Friday, June 21, 2024

Q&A with Jeffrey Dunn

 


 

 

Jeffrey Dunn is the author of the new novel Wildcat. His other books include the novel Radio Free Olympia. He is also a longtime educator.

 

Q: How was your new novel’s title chosen, and what does it signify for you?

 

A: In the Appalachian village of Braeburn, Pennsylvania, there is a road called “Wildcat Hollow Road.” It’s a good Appalachian name: free but threatened, just like the wildcats whose coughs, screams, and yowls are familiar to those who know these hills.

 

Q: The novel’s subtitle is “An Appalachian Romance”--how important is setting to you in your writing?

 

A: Crucial. Reviewers have pondered and struggled with the word “romance.” Is it sexting with your paramour? Is it a love affair with Appalachia? Is it “Romance” with a big “R,” as in fighting oneself out of the classical/industrial and into the romantic/natural? Yes, yes, and yes. Apparently, many aren’t fans of complexity.

 

I want all readers to enjoy Wildcat, but I especially want readers connected with the Appalachian Rust Belt to resonate both with the area’s industrial collapse of the 1980s and with the area’s magical potential for a sustainable future.
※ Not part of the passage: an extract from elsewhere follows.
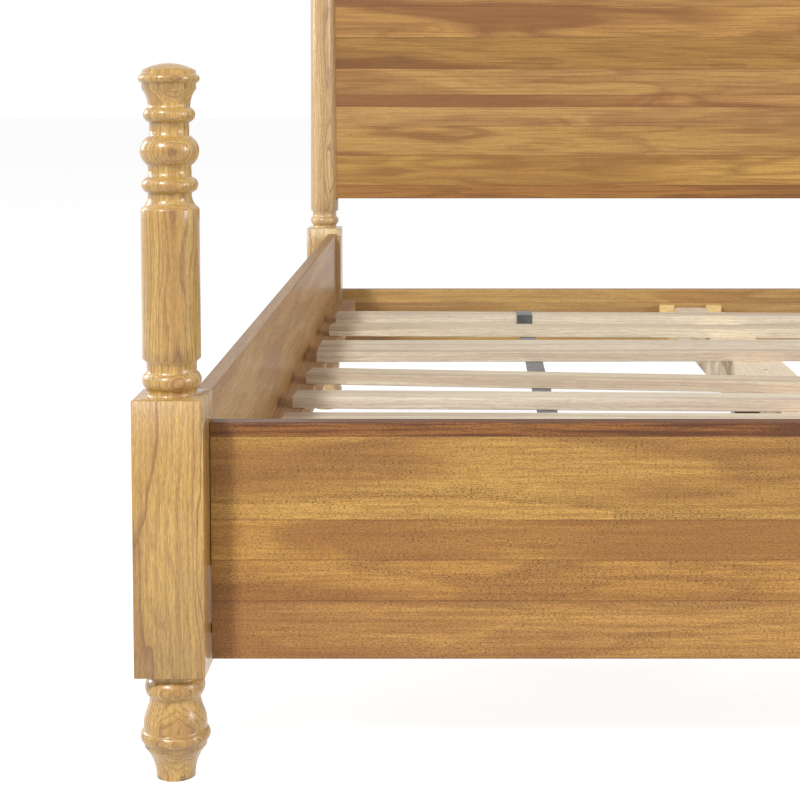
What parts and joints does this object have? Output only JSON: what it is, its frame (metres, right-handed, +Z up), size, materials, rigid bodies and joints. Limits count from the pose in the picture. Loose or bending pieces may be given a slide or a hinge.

Q: The BookLife review of the novel says, “Dunn...strikes a graceful balance between the mystical and the everyday in this meditative reflection on acceptance and belonging.” What do you think of that description?

 

A: Spot on, really. “Everyday?” No argument there. Appalachia doesn’t suffer outsiders gladly and quickly judges people by whether they talk Appalachia’s talk and walk Appalachia’s walk.

 

“Mystical?” Yes, if by mystical you mean magical—e.g. the transformation the landscape goes through as the sun tracks through the sky as well was the unexplainable “Shadows” of those killed in mine accidents just outside a mine.

 

And “meditative reflection on acceptance and belonging?” Seems fair. Although the speaker in the novel has retired to the place where he graduated from high school, he, in many ways, remains an outsider. For him, the act of journaling about his return is a chronicle of both the town and himself weaving back together the threads that unraveled during Wildcat’s dark past.

 

Q: What are you working on now?

 

A: My new novel, Whiskey Rebel (Izzard Ink), will be out in 2025. This is the story of a shell-shocked soldier who returns home from Iraq only to question the very meaning of American freedom.

 

While panning for gold, he meets Hamilton, a barefoot, manic, obsessive drummer with a burning desire—to distill tax-free whiskey just like his forefathers during the American Whiskey Rebellion of 1794.

 

They join forces, set up shop in the rugged western high desert of Washington's Columbia Basin, and begin producing Westcoulatum Good Goddamned 1794 Freedom Whiskey. As they explore their friendship, they assemble a cast of quirky characters who discover that freedom is not a one-size-fits-all proposition.

 

Q: Anything else we should know?

 

A: I am the author of the critically acclaimed novel Radio Free Olympia (Izzard Ink, 2023), have been featured on NPR, and write for Medium. I also advocate for educational reform, drawing on my award-winning 41-year teaching career, my Ph.D. in Cultural Studies and English Literature, and my experience with dyslexia.